What is Order Success Rate (OSR) in e-commerce?
OSR measures the percentage of AI interactions that lead to a completed order showing real purchase intent through the checkout process. Unlike CTR (which stops at the click) or Add-to-Cart Rate (which stops at the cart), OSR captures the full funnel from AI-powered discovery to purchase. It's the closest proxy to actual revenue impact.
How does Alhena AI measure revenue attribution?
Alhena uses a 24-hour first-touch attribution window. It only counts interactions where the AI provided a genuinely helpful answer before attributing revenue. The Revenue Impact dashboard shows Total GMV, Average Cart Value, and Add-to-Cart GMV attributed to AI conversations.
Can I A/B test my AI shopping assistant on revenue instead of engagement?
Yes. Alhena's experiment framework splits users by fingerprint into test and control groups, then reports checkout revenue delta with statistical significance. You see Won, Lost, or Inconclusive verdicts based on actual purchase conversion rate outcomes, not click or session metrics.

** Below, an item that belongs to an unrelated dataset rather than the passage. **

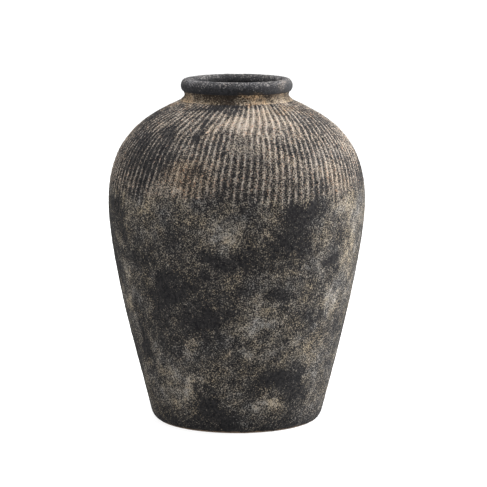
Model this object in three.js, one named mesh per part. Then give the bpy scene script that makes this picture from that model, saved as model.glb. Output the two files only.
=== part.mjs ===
// A large hand-built black clay jar: wide combed shoulder, short neck and a rolled rim.
// It is raised from a floor slab in stacked courses of clay. Each course ends in a V-shaped tongue
// that keys into a groove in the course above, with a thin bed of slip between the two.
// Millimetres, +Z up. The origin is the centre of the face that the jar stands on.
import * as THREE from "three";

// Overall shape
const HEIGHT = 400;
const BELLY_RADIUS = 150;
const BELLY_HEIGHT = 256; // where the jar is widest

// Foot
const FOOT_RADIUS = 101.5; // where the rounded foot edge turns into the wall
const FOOT_EDGE_HEIGHT = 12; // also the thickness of the floor slab at its edge
const FOOT_EDGE_INSET = 8; // how far the rounded edge cuts in under the wall
const FOOT_FLARE = 0.26; // outward lean of the wall above the foot, radius per height

// Shoulder, neck and rim
const SHOULDER_TOP_ANGLE = THREE.MathUtils.degToRad(24); // slope of the shoulder at the neck, from level
const NECK_RADIUS = 60.7; // outside of the neck at its waist, halfway up
const NECK_HEIGHT = 10.6; // from the shoulder to the outer edge of the rim's joint
const NECK_COVE = 5.3; // how far the neck spreads out to meet the shoulder
const NECK_FLARE = 1.1; // how far the neck opens again under the rim
const RIM_WIDTH = 13;
const RIM_HEIGHT = 16;
const RIM_BED = 1.6; // how far the rim's joint sits above its underside
const RIM_OVERHANG = 1.3; // how far the middle of the rim sits out past the middle of the neck wall

// Clay walls and their joints
const WALL = 9;
const TONGUE_HEIGHT = 3;
const SLIP_GAP = 0.45; // bed of slip between two courses, measured along the wall
const CORNER_COIL = 12; // leg of the coil pressed into the corner over the floor
const COIL_CLEARANCE = 0.4;

// The courses of the wall from foot to neck, each raised by the same length of wall
const COURSES = [
  "foot_course",
  "lower_wall_course",
  "middle_wall_course",
  "belly_course",
  "lower_shoulder_course",
  "upper_shoulder_course",
];

// Facets
const ROUND_SEGMENTS = 48;
const COURSE_STEPS = 5;
const NECK_STEPS = 4;
const FOOT_STEPS = 3;
const HALF_RIM_STEPS = 6;
const COIL_STEPS = 4;

const neckTop = new THREE.Vector2(NECK_RADIUS + NECK_FLARE, HEIGHT - RIM_HEIGHT + RIM_BED);
const shoulderTop = new THREE.Vector2(NECK_RADIUS + NECK_COVE, neckTop.y - NECK_HEIGHT);

// Fired clay colours: dark body under a rubbed sandy wash
const washedClay = { color: 0x55514d, roughness: 0.95, metalness: 0 };
const combedClay = { color: 0x6b645d, roughness: 0.95, metalness: 0 };
const ochreClay = { color: 0x80684f, roughness: 0.95, metalness: 0 };
const smokedClay = { color: 0x3f3e40, roughness: 0.85, metalness: 0 };
const bareClay = { color: 0x3a3735, roughness: 0.95, metalness: 0 };

// The outside of the jar from the top of the foot edge to the seat of the rim: radius, height.
// Handle lengths are shares of the rise that each curve covers.
function jarOutline() {
  const wallRise = BELLY_HEIGHT - FOOT_EDGE_HEIGHT;
  const wallHandle = 0.3 * wallRise;
  const bellyHandle = 0.235 * wallRise;
  const shoulderRise = shoulderTop.y - BELLY_HEIGHT;
  const bellyToShoulder = 0.62 * shoulderRise;
  const shoulderHandle = 0.6 * (BELLY_RADIUS - shoulderTop.x);
  const waistHeight = (shoulderTop.y + neckTop.y) / 2;
  return new THREE.Path()
    .moveTo(FOOT_RADIUS, FOOT_EDGE_HEIGHT)
    .bezierCurveTo(
      FOOT_RADIUS + FOOT_FLARE * wallHandle, FOOT_EDGE_HEIGHT + wallHandle,
      BELLY_RADIUS, BELLY_HEIGHT - bellyHandle,
      BELLY_RADIUS, BELLY_HEIGHT,
    )
    .bezierCurveTo(
      BELLY_RADIUS, BELLY_HEIGHT + bellyToShoulder,
      shoulderTop.x + shoulderHandle * Math.cos(SHOULDER_TOP_ANGLE),
      shoulderTop.y - shoulderHandle * Math.sin(SHOULDER_TOP_ANGLE),
      shoulderTop.x, shoulderTop.y,
    )
    .splineThru([new THREE.Vector2(NECK_RADIUS, waistHeight), neckTop]);
}

const outline = jarOutline();
const outlineLength = outline.getLength();

// How far along the outline, from 0 to 1, a height is reached. The outline rises all the way.
function alongAtHeight(height) {
  let low = 0;
  let high = 1;
  for (let i = 0; i < 40; i++) {
    const middle = (low + high) / 2;
    if (outline.getPointAt(middle).y < height) low = middle;
    else high = middle;
  }
  return (low + high) / 2;
}

// A point of the wall: along the outline from 0 to 1, depth in from the outside, lift along the wall.
function wallPoint(along, depth = 0, lift = 0) {
  const tangent = outline.getTangentAt(along);
  const inward = new THREE.Vector2(-tangent.y, tangent.x);
  return outline.getPointAt(along).addScaledVector(inward, depth).addScaledVector(tangent, lift);
}

// The V joint between two courses, from the outside in. The course above starts one slip gap higher.
function jointLine(along, gap = 0) {
  return [
    wallPoint(along, 0, gap),
    wallPoint(along, WALL / 2, gap + TONGUE_HEIGHT),
    wallPoint(along, WALL, gap),
  ];
}

// One ring of wall between two places on the outline, with a groove below and a tongue above.
function courseProfile(from, to, steps) {
  const start = from + SLIP_GAP / outlineLength;
  const places = [];
  for (let i = 1; i < steps; i++) places.push(THREE.MathUtils.lerp(start, to, i / steps));
  const groove = jointLine(from, SLIP_GAP);
  return [
    groove[0],
    ...places.map((along) => wallPoint(along)),
    ...jointLine(to),
    ...places.reverse().map((along) => wallPoint(along, WALL)),
    groove[2],
    groove[1],
    groove[0],
  ];
}

// The disc that the jar stands on, its top level with the inside of the first joint.
function floorProfile() {
  const joint = jointLine(0);
  const edge = new THREE.QuadraticBezierCurve(
    new THREE.Vector2(FOOT_RADIUS - FOOT_EDGE_INSET, 0),
    new THREE.Vector2(FOOT_RADIUS - FOOT_EDGE_INSET / 4, FOOT_EDGE_HEIGHT / 4),
    joint[0],
  );
  const floorCentre = new THREE.Vector2(0, joint[2].y);
  return [new THREE.Vector2(0, 0), ...edge.getPoints(FOOT_STEPS), joint[1], joint[2], floorCentre];
}

// The soft coil smeared into the corner between floor and wall, hollow like a cove moulding.
function cornerCoilProfile() {
  const floorTop = jointLine(0)[2].y + COIL_CLEARANCE;
  const foot = alongAtHeight(FOOT_EDGE_HEIGHT + COIL_CLEARANCE);
  const top = alongAtHeight(FOOT_EDGE_HEIGHT + CORNER_COIL);
  const corner = wallPoint(foot, WALL + COIL_CLEARANCE);
  const onWall = wallPoint(top, WALL + COIL_CLEARANCE);
  const onFloor = new THREE.Vector2(corner.x - CORNER_COIL, floorTop);
  const heel = new THREE.Vector2(corner.x, floorTop);
  const towardsHeel = heel.clone().lerp(new THREE.Vector2(onFloor.x, onWall.y), 0.3);
  const cove = new THREE.QuadraticBezierCurve(onWall, towardsHeel, onFloor).getPoints(COIL_STEPS);
  return [heel, ...cove, heel];
}

// The rolled rim: a rope of clay, taller than wide, seated on the tongue of the neck.
function rimProfile() {
  const groove = jointLine(1, SLIP_GAP);
  const centre = new THREE.Vector2(neckTop.x - WALL / 2 + RIM_OVERHANG, HEIGHT - RIM_HEIGHT / 2);
  // The roll stops short of each edge of the joint, and a short slope closes the crease.
  const stopAngle = (edge) => 0.8 * Math.asin((centre.y - edge.y) / (RIM_HEIGHT / 2));
  const crest = Math.PI / 2;
  const halfRoll = (from, to) => {
    const arc = new THREE.EllipseCurve(centre.x, centre.y, RIM_WIDTH / 2, RIM_HEIGHT / 2, from, to);
    return arc.getPoints(HALF_RIM_STEPS);
  };
  const outerRoll = halfRoll(-stopAngle(groove[0]), crest);
  const innerRoll = halfRoll(crest, Math.PI + stopAngle(groove[2])).slice(1);
  return [groove[0], ...outerRoll, ...innerRoll, groove[2], groove[1], groove[0]];
}

function turned(name, profile, clay) {
  const geometry = new THREE.LatheGeometry(profile, ROUND_SEGMENTS);
  const mesh = new THREE.Mesh(geometry, new THREE.MeshStandardMaterial(clay));
  mesh.name = name;
  mesh.rotation.x = Math.PI / 2; // a lathe turns about Y, and the jar stands along Z
  return mesh;
}

const jar = new THREE.Group();
jar.add(turned("floor_slab", floorProfile(), washedClay));
jar.add(turned("floor_corner_coil", cornerCoilProfile(), bareClay));

const neckJoint = alongAtHeight(shoulderTop.y);
COURSES.forEach((name, i) => {
  const from = (neckJoint * i) / COURSES.length;
  const to = (neckJoint * (i + 1)) / COURSES.length;
  const clay = name.includes("shoulder") ? combedClay : washedClay;
  jar.add(turned(name, courseProfile(from, to, COURSE_STEPS), clay));
});
jar.add(turned("neck_collar", courseProfile(neckJoint, 1, NECK_STEPS), ochreClay));
jar.add(turned("rolled_rim", rimProfile(), smokedClay));

export default jar;
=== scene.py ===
import math
import random

import bpy
import numpy as np
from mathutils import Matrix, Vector


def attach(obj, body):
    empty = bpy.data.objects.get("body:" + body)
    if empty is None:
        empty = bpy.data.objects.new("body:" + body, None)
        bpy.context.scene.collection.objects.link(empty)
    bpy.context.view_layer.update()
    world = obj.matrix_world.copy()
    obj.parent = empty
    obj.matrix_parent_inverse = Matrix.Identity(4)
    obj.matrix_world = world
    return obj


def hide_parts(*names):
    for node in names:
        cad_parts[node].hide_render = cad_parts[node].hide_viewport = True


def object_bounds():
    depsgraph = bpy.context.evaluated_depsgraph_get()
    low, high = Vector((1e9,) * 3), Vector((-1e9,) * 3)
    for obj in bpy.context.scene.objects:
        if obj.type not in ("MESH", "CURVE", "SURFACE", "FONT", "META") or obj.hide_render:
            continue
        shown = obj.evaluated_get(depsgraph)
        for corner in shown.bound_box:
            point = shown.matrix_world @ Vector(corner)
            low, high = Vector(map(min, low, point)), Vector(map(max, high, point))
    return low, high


# A hand-built jar of coarse black clay. Every piece is a ring of clay turned round the same outline,
# then combed, worn and stained by one node tree. Metres, +Z up, the viewer on the -Y side.

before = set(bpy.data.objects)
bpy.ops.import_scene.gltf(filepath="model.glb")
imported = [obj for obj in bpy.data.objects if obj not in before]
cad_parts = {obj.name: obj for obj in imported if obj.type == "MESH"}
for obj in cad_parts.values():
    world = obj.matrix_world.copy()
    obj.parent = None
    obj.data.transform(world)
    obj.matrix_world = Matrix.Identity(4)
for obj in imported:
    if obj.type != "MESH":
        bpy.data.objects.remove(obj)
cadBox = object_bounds()
height = cadBox[1].z

outlineShape = {
    "footRadius": 0.1015,
    "footEdgeHeight": 0.012,
    "footFlare": 0.26,  # outward lean of the wall above the foot
    "bellyRadius": (cadBox[1].x - cadBox[0].x) / 2,
    "bellyHeight": 0.256,
    "shoulderTopAngle": math.radians(24),
    "neckRadius": 0.0607,  # at the waist of the neck
    "neckHeight": 0.0106,
    "neckCove": 0.0053,
    "neckFlare": 0.0011,
    "rimHeight": 0.016,
    "rimBed": 0.0016,
    # handle lengths, as shares of the rise or the run that each curve covers
    "wallHandle": 0.3,
    "bellyHandle": 0.235,
    "lowShoulderHandle": 0.62,
    "topShoulderHandle": 0.6,
}
clayWall = {
    "thickness": 0.009,
    "tongueHeight": 0.003,
    "segments": 960,  # round the jar, about 1 mm each at the belly
    "rowStep": 0.00085,  # up the outside
    "innerStep": 0.005,  # down the inside
}
offWall = -0.2  # metres along the wall, for clay that is off it and out of the comb's reach


def addNode(tree, kind, inputs=(), out=0, **settings):
    node = tree.nodes.new(kind)
    for key, value in settings.items():
        setattr(node, key, value)
    pairs = inputs.items() if isinstance(inputs, dict) else enumerate(inputs)
    for key, value in pairs:
        if isinstance(value, bpy.types.NodeSocket):
            tree.links.new(value, node.inputs[key])
        elif value is not None:
            node.inputs[key].default_value = value
    return node.outputs[out] if node.outputs else node


def linearColour(code):  # an sRGB hex value such as "a08c74"
    channels = [int(code[i:i + 2], 16) / 255 for i in (0, 2, 4)]
    linear = [c / 12.92 if c <= 0.04045 else ((c + 0.055) / 1.055) ** 2.4 for c in channels]
    return (*linear, 1.0)


# The outside of the jar, from the top of the foot edge to the seat of the rim: radius and height.

def bezierPoints(start, startHandle, endHandle, end, count):
    t = np.linspace(0, 1, count)[:, None]
    a, b, c, d = map(np.array, (start, startHandle, endHandle, end))
    return (1 - t) ** 3 * a + 3 * (1 - t) ** 2 * t * b + 3 * (1 - t) * t ** 2 * c + t ** 3 * d


def jarOutline():
    s = outlineShape
    neckTop = np.array([s["neckRadius"] + s["neckFlare"], height - s["rimHeight"] + s["rimBed"]])
    shoulderTop = np.array([s["neckRadius"] + s["neckCove"], neckTop[1] - s["neckHeight"]])
    waist = np.array([s["neckRadius"], (neckTop[1] + shoulderTop[1]) / 2])
    foot = (s["footRadius"], s["footEdgeHeight"])
    belly = (s["bellyRadius"], s["bellyHeight"])
    wallRise = belly[1] - foot[1]
    shoulderRise = shoulderTop[1] - belly[1]
    wallHandle = (foot[0] + s["footFlare"] * s["wallHandle"] * wallRise,
                  foot[1] + s["wallHandle"] * wallRise)
    bellyHandle = (belly[0], belly[1] - s["bellyHandle"] * wallRise)
    wall = bezierPoints(foot, wallHandle, bellyHandle, belly, 600)
    lowHandle = (belly[0], belly[1] + s["lowShoulderHandle"] * shoulderRise)
    slope = np.array([math.cos(s["shoulderTopAngle"]), -math.sin(s["shoulderTopAngle"])])
    topHandle = shoulderTop + s["topShoulderHandle"] * (belly[0] - shoulderTop[0]) * slope
    shoulder = bezierPoints(belly, lowHandle, topHandle, shoulderTop, 600)
    # the neck is a smooth curve through its waist, with handles a sixth of the way between its ends
    lean = (neckTop - shoulderTop) / 6
    neckLow = bezierPoints(shoulderTop, shoulderTop + (waist - shoulderTop) / 6, waist - lean, waist, 60)
    neckHigh = bezierPoints(waist, waist + lean, neckTop - (neckTop - waist) / 6, neckTop, 60)
    return np.vstack([wall[:-1], shoulder[:-1], neckLow[:-1], neckHigh])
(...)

What is proxy drift in AI optimization?
Proxy drift happens when your AI's engagement metrics (CTR, session length, messages exchanged) climb while actual revenue stays flat or declines. It means the AI has learned to be engaging without being commercially effective. Monthly checks comparing engagement metrics against cart GMV catch this early.

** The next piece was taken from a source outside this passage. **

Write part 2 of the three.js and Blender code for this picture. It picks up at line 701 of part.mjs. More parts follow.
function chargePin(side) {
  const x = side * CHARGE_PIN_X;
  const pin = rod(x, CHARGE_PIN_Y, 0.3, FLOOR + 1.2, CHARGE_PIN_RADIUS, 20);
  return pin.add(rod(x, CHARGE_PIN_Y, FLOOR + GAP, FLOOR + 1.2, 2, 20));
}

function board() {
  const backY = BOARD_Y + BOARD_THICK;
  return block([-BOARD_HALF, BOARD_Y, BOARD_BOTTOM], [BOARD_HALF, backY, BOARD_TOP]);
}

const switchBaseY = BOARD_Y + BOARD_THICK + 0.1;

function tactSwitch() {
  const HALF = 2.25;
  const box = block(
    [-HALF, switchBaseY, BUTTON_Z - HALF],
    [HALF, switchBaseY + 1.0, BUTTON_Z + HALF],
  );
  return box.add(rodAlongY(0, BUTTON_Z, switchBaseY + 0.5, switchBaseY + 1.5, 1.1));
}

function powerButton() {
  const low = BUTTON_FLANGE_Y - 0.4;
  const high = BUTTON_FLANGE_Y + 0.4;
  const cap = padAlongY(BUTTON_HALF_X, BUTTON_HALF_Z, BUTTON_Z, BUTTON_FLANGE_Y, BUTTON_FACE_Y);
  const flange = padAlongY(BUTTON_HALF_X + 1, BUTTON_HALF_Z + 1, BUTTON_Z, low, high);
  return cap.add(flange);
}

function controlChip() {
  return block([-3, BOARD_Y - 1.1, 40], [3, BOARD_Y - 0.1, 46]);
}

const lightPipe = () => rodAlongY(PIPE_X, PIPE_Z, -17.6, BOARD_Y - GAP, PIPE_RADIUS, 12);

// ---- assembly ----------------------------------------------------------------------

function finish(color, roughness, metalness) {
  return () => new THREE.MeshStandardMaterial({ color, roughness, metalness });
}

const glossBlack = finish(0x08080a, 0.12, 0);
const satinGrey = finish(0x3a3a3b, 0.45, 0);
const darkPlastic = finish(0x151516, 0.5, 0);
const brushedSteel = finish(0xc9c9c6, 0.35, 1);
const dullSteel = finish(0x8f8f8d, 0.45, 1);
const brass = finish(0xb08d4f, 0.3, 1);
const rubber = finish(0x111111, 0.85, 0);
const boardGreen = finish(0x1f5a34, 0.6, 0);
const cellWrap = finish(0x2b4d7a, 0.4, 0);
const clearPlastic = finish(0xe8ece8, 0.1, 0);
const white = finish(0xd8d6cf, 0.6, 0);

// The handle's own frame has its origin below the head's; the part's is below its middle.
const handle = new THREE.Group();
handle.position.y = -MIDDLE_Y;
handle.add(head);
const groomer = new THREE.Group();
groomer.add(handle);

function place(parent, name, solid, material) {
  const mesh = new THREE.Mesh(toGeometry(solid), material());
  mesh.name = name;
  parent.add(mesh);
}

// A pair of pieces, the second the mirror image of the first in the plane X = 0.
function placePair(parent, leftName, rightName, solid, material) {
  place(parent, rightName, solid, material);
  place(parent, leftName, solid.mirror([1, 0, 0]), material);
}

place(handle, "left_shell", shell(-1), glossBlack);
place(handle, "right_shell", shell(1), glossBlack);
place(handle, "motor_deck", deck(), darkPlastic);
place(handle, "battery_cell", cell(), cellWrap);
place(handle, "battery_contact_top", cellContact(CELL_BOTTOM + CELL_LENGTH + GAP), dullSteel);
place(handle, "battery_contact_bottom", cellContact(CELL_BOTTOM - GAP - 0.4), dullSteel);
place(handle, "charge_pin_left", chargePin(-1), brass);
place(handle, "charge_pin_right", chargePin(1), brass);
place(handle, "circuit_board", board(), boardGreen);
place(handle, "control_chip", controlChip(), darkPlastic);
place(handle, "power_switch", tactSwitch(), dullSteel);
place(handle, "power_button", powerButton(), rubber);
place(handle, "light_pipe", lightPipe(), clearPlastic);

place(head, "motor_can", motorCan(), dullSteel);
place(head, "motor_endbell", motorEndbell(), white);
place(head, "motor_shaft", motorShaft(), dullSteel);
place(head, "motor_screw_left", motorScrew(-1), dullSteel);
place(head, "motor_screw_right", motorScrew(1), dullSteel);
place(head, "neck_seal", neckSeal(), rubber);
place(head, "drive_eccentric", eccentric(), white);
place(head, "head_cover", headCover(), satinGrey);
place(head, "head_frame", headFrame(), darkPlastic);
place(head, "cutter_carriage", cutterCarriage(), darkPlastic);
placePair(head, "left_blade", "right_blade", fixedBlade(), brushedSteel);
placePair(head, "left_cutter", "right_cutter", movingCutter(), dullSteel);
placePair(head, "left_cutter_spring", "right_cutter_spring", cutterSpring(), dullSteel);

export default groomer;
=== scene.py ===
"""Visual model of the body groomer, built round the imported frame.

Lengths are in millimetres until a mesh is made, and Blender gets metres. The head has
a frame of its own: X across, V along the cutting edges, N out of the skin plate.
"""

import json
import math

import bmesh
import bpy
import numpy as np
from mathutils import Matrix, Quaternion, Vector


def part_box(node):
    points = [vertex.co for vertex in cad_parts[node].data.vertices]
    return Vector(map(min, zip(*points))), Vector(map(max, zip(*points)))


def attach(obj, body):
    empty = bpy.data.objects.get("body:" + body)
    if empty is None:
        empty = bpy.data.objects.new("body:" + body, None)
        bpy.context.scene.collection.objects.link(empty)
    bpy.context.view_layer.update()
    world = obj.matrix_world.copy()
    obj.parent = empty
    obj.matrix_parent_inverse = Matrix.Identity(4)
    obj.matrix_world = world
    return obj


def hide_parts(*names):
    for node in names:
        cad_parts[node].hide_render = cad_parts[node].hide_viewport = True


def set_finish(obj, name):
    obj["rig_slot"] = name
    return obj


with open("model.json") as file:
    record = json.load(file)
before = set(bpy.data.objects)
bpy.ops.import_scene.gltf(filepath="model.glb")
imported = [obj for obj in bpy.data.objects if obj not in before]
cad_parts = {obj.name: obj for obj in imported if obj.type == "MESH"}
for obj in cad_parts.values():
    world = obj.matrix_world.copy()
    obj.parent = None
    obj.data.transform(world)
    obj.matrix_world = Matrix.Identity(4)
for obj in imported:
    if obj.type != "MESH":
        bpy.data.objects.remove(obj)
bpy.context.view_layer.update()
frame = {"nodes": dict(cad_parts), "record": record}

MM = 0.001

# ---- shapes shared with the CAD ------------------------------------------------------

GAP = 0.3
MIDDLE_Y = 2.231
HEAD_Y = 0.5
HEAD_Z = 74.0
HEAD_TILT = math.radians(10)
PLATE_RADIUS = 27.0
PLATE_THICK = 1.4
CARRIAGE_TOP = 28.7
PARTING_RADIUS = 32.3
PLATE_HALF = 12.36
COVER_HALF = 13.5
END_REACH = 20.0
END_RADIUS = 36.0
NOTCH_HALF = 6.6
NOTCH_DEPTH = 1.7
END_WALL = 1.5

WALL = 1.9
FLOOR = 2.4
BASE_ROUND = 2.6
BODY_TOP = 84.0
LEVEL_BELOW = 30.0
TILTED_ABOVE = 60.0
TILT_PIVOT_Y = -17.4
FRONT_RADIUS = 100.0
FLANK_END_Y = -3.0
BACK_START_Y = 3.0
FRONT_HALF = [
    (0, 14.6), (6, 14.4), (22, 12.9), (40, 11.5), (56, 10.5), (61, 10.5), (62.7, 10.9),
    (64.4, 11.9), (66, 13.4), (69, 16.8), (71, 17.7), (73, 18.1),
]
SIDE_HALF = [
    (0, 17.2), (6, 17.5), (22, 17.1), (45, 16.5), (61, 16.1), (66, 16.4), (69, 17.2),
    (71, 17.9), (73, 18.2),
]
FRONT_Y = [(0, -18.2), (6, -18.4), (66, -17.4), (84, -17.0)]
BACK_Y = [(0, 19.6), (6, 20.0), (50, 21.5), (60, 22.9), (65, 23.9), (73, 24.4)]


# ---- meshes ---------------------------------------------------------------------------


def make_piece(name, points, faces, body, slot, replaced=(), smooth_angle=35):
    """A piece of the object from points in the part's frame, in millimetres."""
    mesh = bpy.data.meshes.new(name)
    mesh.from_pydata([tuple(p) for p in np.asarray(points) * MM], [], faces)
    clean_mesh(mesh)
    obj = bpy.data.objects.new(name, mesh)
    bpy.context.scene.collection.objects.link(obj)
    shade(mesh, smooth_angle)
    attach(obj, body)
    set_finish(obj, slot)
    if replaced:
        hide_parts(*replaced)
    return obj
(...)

How quickly can I see revenue attribution data after deploying Alhena?
Revenue attribution starts working immediately after deployment. Alhena integrates with Shopify automatically. Shopify brands using Alhena see revenue attribution data from day one. For other platforms, integration works via cart and checkout SDK events. Most e-commerce brands see their first attributed revenue data within 48 hours of going live.